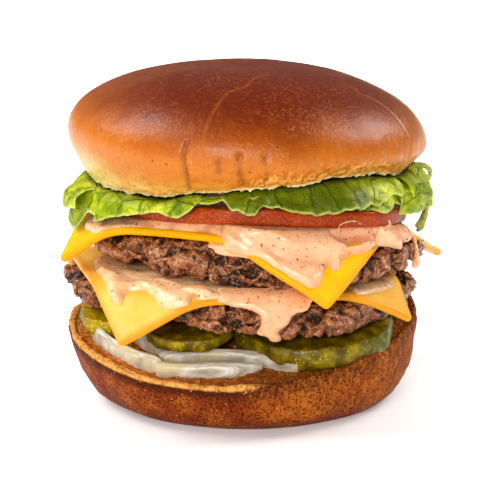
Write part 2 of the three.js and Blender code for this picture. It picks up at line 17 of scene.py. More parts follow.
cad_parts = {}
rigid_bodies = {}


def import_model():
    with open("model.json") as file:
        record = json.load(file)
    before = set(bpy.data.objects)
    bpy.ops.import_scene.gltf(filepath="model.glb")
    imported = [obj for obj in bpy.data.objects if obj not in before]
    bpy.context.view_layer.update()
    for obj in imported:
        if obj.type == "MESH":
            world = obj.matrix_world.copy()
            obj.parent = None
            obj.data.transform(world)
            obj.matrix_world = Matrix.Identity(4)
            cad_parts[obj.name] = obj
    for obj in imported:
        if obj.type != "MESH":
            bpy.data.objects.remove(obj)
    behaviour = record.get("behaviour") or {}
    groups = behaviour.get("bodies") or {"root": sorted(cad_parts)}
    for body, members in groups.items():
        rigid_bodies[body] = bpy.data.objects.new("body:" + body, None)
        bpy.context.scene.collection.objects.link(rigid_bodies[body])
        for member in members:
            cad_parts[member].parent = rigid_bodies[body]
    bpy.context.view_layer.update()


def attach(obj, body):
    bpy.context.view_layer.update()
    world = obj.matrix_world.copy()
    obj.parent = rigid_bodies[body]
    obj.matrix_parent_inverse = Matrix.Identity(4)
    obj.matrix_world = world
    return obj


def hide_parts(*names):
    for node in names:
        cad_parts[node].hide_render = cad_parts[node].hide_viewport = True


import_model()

# %% [markdown]
# ## Small tools
# Points are worked out with numpy in millimetres, because a bun's crust or a leaf's frill is a rule over
# thousands of points at once. One helper turns them into a mesh in metres, another pushes a mesh's points
# along their normals, and a third stores a number at each point for a material to read.

# %% Meshes from points in millimetres
MM = 0.001


def make_object(name, points, faces):
    mesh = bpy.data.meshes.new(name)
    mesh.from_pydata((np.asarray(points).reshape(-1, 3) * MM).tolist(), [], faces)
    return finish_object(name, mesh)


def finish_object(name, mesh):
    mesh.shade_smooth()
    made = bpy.data.objects.new(name, mesh)
    bpy.context.scene.collection.objects.link(made)
    return made


def points_of(thing):
    flat = np.empty(len(thing.data.vertices) * 3)
    thing.data.vertices.foreach_get("co", flat)
    return flat.reshape(-1, 3) / MM


def place_points(thing, points):
    thing.data.vertices.foreach_set("co", (points * MM).ravel())
    thing.data.update()


def normals_of(thing):
    flat = np.empty(len(thing.data.vertices) * 3)
    thing.data.vertex_normals.foreach_get("vector", flat)
    return flat.reshape(-1, 3)


def push_out(thing, distance):
    place_points(thing, points_of(thing) + normals_of(thing) * np.asarray(distance).reshape(-1, 1))


def store(thing, label, values):
    attribute = thing.data.attributes.new(label, "FLOAT", "POINT")
    attribute.data.foreach_set("value", np.asarray(values, dtype=float).ravel())


# %% Faces between rings of points, and between rows of points
def ring_faces(sizes):
    """Faces over rings of points, listed in order. A ring of one point closes the skin."""
    faces = []
    start = 0
    for low, high in zip(sizes, sizes[1:]):
        after = start + low
        for i in range(max(low, high)):
            a, b = start + i % low, start + (i + 1) % low
            c, d = after + i % high, after + (i + 1) % high
            corners = (a, b, d, c) if low > 1 and high > 1 else (a, b, d) if low > 1 else (a, d, c)
            faces.append(corners)
        start = after
    return faces


def skin(name, rings):
    return make_object(name, np.concatenate(rings), ring_faces([len(ring) for ring in rings]))


def sheet(name, top, bottom, kept=None):
    """A closed sheet between two grids of points, over all of its cells or only over those kept."""
    rows, columns = top.shape[:2]
    if kept is None:
        kept = np.ones((rows - 1, columns - 1), dtype=bool)
    below = rows * columns
    faces = []
    rim = set()
    for i, j in zip(*np.nonzero(kept)):
        a, b = int(i * columns + j), int((i + 1) * columns + j)
        corners = (a, b, b + 1, a + 1)
        faces.append(corners)
        faces.append(tuple(below + corner for corner in reversed(corners)))
        for edge in zip(corners, corners[1:] + corners[:1]):
            if edge[::-1] in rim:
                rim.remove(edge[::-1])
            else:
                rim.add(edge)
    faces += [(second, first, below + first, below + second) for first, second in rim]
    made = make_object(name, np.concatenate([top.reshape(-1, 3), bottom.reshape(-1, 3)]), faces)
    build = bmesh.new()
    build.from_mesh(made.data)
    bmesh.ops.delete(build, geom=[vert for vert in build.verts if not vert.link_faces], context="VERTS")
    bmesh.ops.remove_doubles(build, verts=build.verts, dist=1e-6)
    build.to_mesh(made.data)
    build.free()
    return made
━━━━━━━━
→ **WORK TO BE COMPLETED**
Write the material out again in its entirety, exactly as shown.

→ **WRITTEN ANSWER**
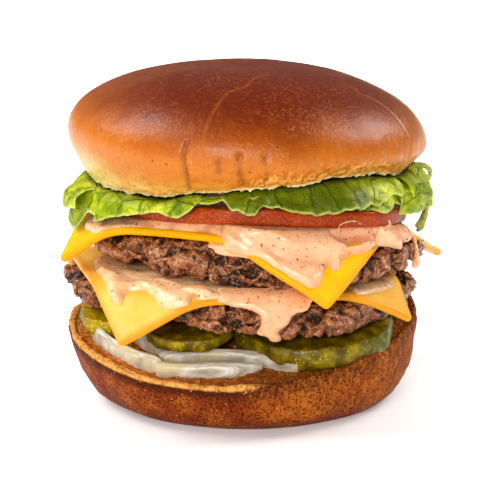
Write part 2 of the three.js and Blender code for this picture. It picks up at line 17 of scene.py. More parts follow.
cad_parts = {}
rigid_bodies = {}


def import_model():
    with open("model.json") as file:
        record = json.load(file)
    before = set(bpy.data.objects)
    bpy.ops.import_scene.gltf(filepath="model.glb")
    imported = [obj for obj in bpy.data.objects if obj not in before]
    bpy.context.view_layer.update()
    for obj in imported:
        if obj.type == "MESH":
            world = obj.matrix_world.copy()
            obj.parent = None
            obj.data.transform(world)
            obj.matrix_world = Matrix.Identity(4)
            cad_parts[obj.name] = obj
    for obj in imported:
        if obj.type != "MESH":
            bpy.data.objects.remove(obj)
    behaviour = record.get("behaviour") or {}
    groups = behaviour.get("bodies") or {"root": sorted(cad_parts)}
    for body, members in groups.items():
        rigid_bodies[body] = bpy.data.objects.new("body:" + body, None)
        bpy.context.scene.collection.objects.link(rigid_bodies[body])
        for member in members:
            cad_parts[member].parent = rigid_bodies[body]
    bpy.context.view_layer.update()


def attach(obj, body):
    bpy.context.view_layer.update()
    world = obj.matrix_world.copy()
    obj.parent = rigid_bodies[body]
    obj.matrix_parent_inverse = Matrix.Identity(4)
    obj.matrix_world = world
    return obj


def hide_parts(*names):
    for node in names:
        cad_parts[node].hide_render = cad_parts[node].hide_viewport = True


import_model()

# %% [markdown]
# ## Small tools
# Points are worked out with numpy in millimetres, because a bun's crust or a leaf's frill is a rule over
# thousands of points at once. One helper turns them into a mesh in metres, another pushes a mesh's points
# along their normals, and a third stores a number at each point for a material to read.

# %% Meshes from points in millimetres
MM = 0.001


def make_object(name, points, faces):
    mesh = bpy.data.meshes.new(name)
    mesh.from_pydata((np.asarray(points).reshape(-1, 3) * MM).tolist(), [], faces)
    return finish_object(name, mesh)


def finish_object(name, mesh):
    mesh.shade_smooth()
    made = bpy.data.objects.new(name, mesh)
    bpy.context.scene.collection.objects.link(made)
    return made


def points_of(thing):
    flat = np.empty(len(thing.data.vertices) * 3)
    thing.data.vertices.foreach_get("co", flat)
    return flat.reshape(-1, 3) / MM


def place_points(thing, points):
    thing.data.vertices.foreach_set("co", (points * MM).ravel())
    thing.data.update()


def normals_of(thing):
    flat = np.empty(len(thing.data.vertices) * 3)
    thing.data.vertex_normals.foreach_get("vector", flat)
    return flat.reshape(-1, 3)


def push_out(thing, distance):
    place_points(thing, points_of(thing) + normals_of(thing) * np.asarray(distance).reshape(-1, 1))


def store(thing, label, values):
    attribute = thing.data.attributes.new(label, "FLOAT", "POINT")
    attribute.data.foreach_set("value", np.asarray(values, dtype=float).ravel())


# %% Faces between rings of points, and between rows of points
def ring_faces(sizes):
    """Faces over rings of points, listed in order. A ring of one point closes the skin."""
    faces = []
    start = 0
    for low, high in zip(sizes, sizes[1:]):
        after = start + low
        for i in range(max(low, high)):
            a, b = start + i % low, start + (i + 1) % low
            c, d = after + i % high, after + (i + 1) % high
            corners = (a, b, d, c) if low > 1 and high > 1 else (a, b, d) if low > 1 else (a, d, c)
            faces.append(corners)
        start = after
    return faces


def skin(name, rings):
    return make_object(name, np.concatenate(rings), ring_faces([len(ring) for ring in rings]))


def sheet(name, top, bottom, kept=None):
    """A closed sheet between two grids of points, over all of its cells or only over those kept."""
    rows, columns = top.shape[:2]
    if kept is None:
        kept = np.ones((rows - 1, columns - 1), dtype=bool)
    below = rows * columns
    faces = []
    rim = set()
    for i, j in zip(*np.nonzero(kept)):
        a, b = int(i * columns + j), int((i + 1) * columns + j)
        corners = (a, b, b + 1, a + 1)
        faces.append(corners)
        faces.append(tuple(below + corner for corner in reversed(corners)))
        for edge in zip(corners, corners[1:] + corners[:1]):
            if edge[::-1] in rim:
                rim.remove(edge[::-1])
            else:
                rim.add(edge)
    faces += [(second, first, below + first, below + second) for first, second in rim]
    made = make_object(name, np.concatenate([top.reshape(-1, 3), bottom.reshape(-1, 3)]), faces)
    build = bmesh.new()
    build.from_mesh(made.data)
    bmesh.ops.delete(build, geom=[vert for vert in build.verts if not vert.link_faces], context="VERTS")
    bmesh.ops.remove_doubles(build, verts=build.verts, dist=1e-6)
    build.to_mesh(made.data)
    build.free()
    return made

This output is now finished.